▶ Work to complete
Extract the full set of records, then give each one again exactly.

------------------------------------------------

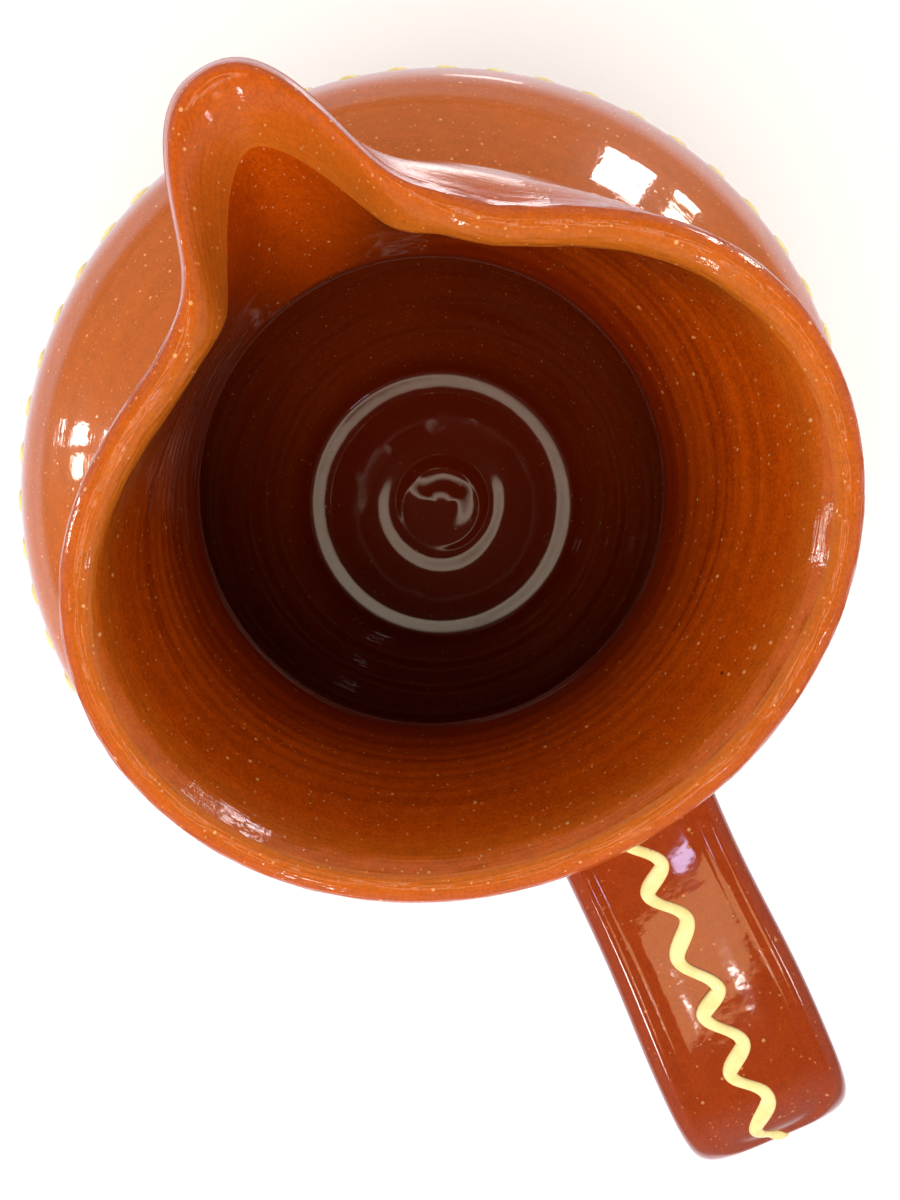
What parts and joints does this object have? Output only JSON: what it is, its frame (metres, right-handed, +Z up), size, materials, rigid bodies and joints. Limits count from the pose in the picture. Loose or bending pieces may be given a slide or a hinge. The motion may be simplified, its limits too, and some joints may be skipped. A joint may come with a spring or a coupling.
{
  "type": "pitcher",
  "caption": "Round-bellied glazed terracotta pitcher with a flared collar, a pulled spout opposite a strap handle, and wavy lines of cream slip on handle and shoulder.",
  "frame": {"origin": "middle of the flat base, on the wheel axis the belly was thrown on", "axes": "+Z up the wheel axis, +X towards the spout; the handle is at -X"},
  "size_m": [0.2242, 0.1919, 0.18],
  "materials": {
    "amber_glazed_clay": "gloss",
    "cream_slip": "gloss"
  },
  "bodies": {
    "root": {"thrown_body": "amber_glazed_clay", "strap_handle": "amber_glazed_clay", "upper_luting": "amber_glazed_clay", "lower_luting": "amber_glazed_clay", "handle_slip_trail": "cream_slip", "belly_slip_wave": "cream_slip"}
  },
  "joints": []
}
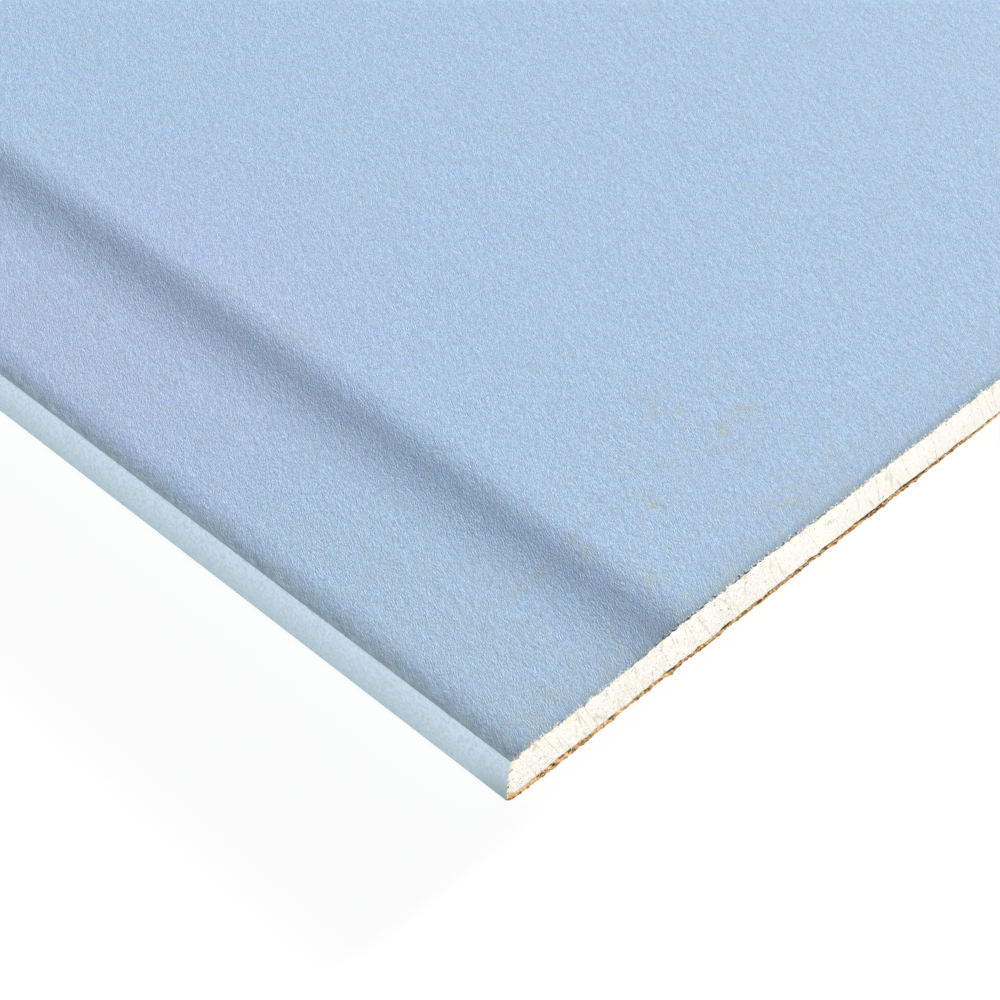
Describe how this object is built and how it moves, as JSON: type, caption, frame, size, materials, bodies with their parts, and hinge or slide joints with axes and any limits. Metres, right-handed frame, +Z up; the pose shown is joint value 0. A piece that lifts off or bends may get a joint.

------------------------------------------------

▶ Completed exercise
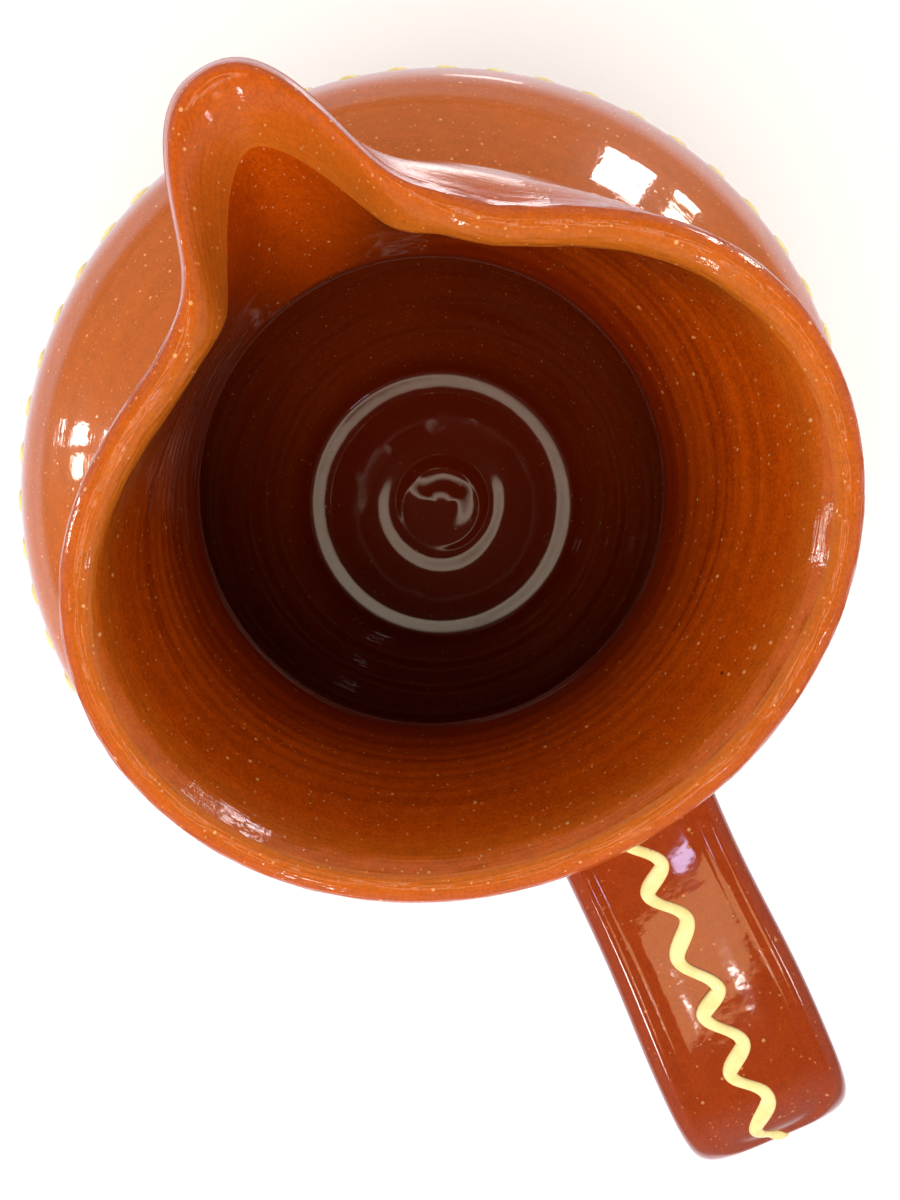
What parts and joints does this object have? Output only JSON: what it is, its frame (metres, right-handed, +Z up), size, materials, rigid bodies and joints. Limits count from the pose in the picture. Loose or bending pieces may be given a slide or a hinge. The motion may be simplified, its limits too, and some joints may be skipped. A joint may come with a spring or a coupling.
{
  "type": "pitcher",
  "caption": "Round-bellied glazed terracotta pitcher with a flared collar, a pulled spout opposite a strap handle, and wavy lines of cream slip on handle and shoulder.",
  "frame": {"origin": "middle of the flat base, on the wheel axis the belly was thrown on", "axes": "+Z up the wheel axis, +X towards the spout; the handle is at -X"},
  "size_m": [0.2242, 0.1919, 0.18],
  "materials": {
    "amber_glazed_clay": "gloss",
    "cream_slip": "gloss"
  },
  "bodies": {
    "root": {"thrown_body": "amber_glazed_clay", "strap_handle": "amber_glazed_clay", "upper_luting": "amber_glazed_clay", "lower_luting": "amber_glazed_clay", "handle_slip_trail": "cream_slip", "belly_slip_wave": "cream_slip"}
  },
  "joints": []
}
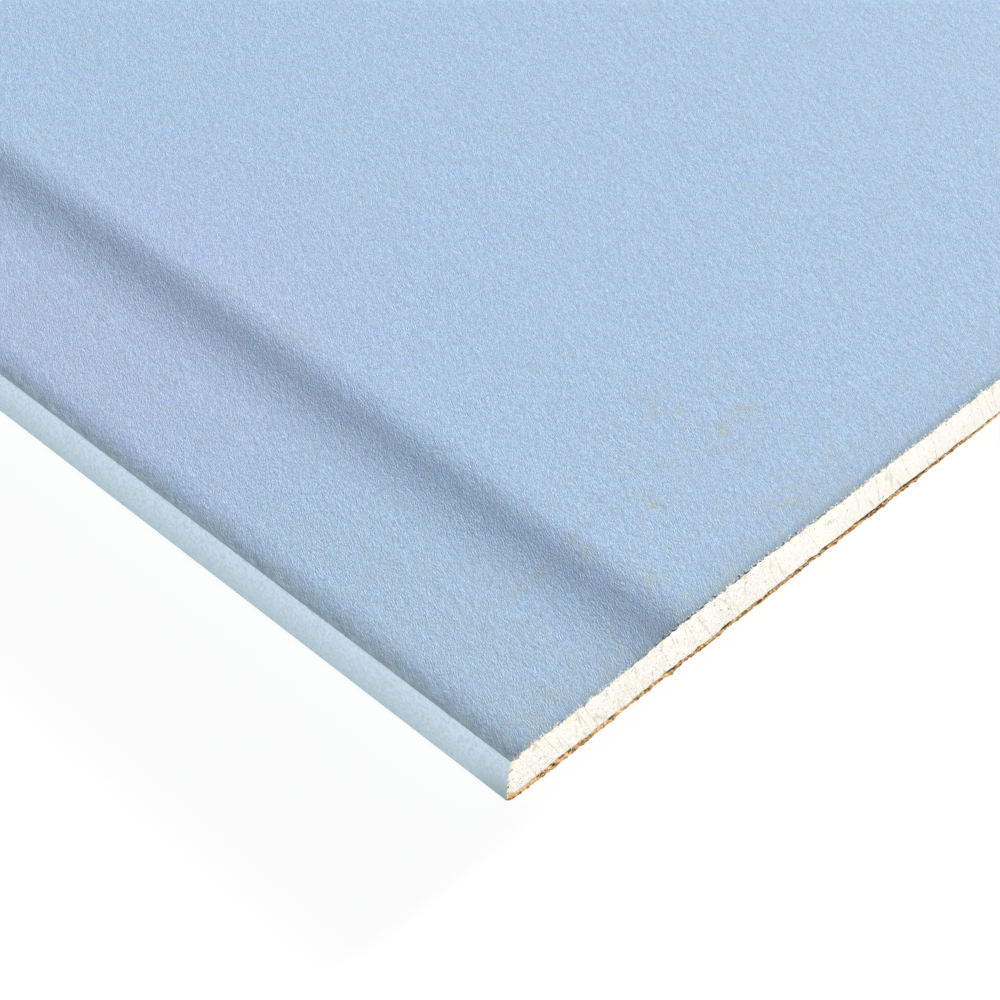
Describe how this object is built and how it moves, as JSON: type, caption, frame, size, materials, bodies with their parts, and hinge or slide joints with axes and any limits. Metres, right-handed frame, +Z up; the pose shown is joint value 0. A piece that lifts off or bends may get a joint.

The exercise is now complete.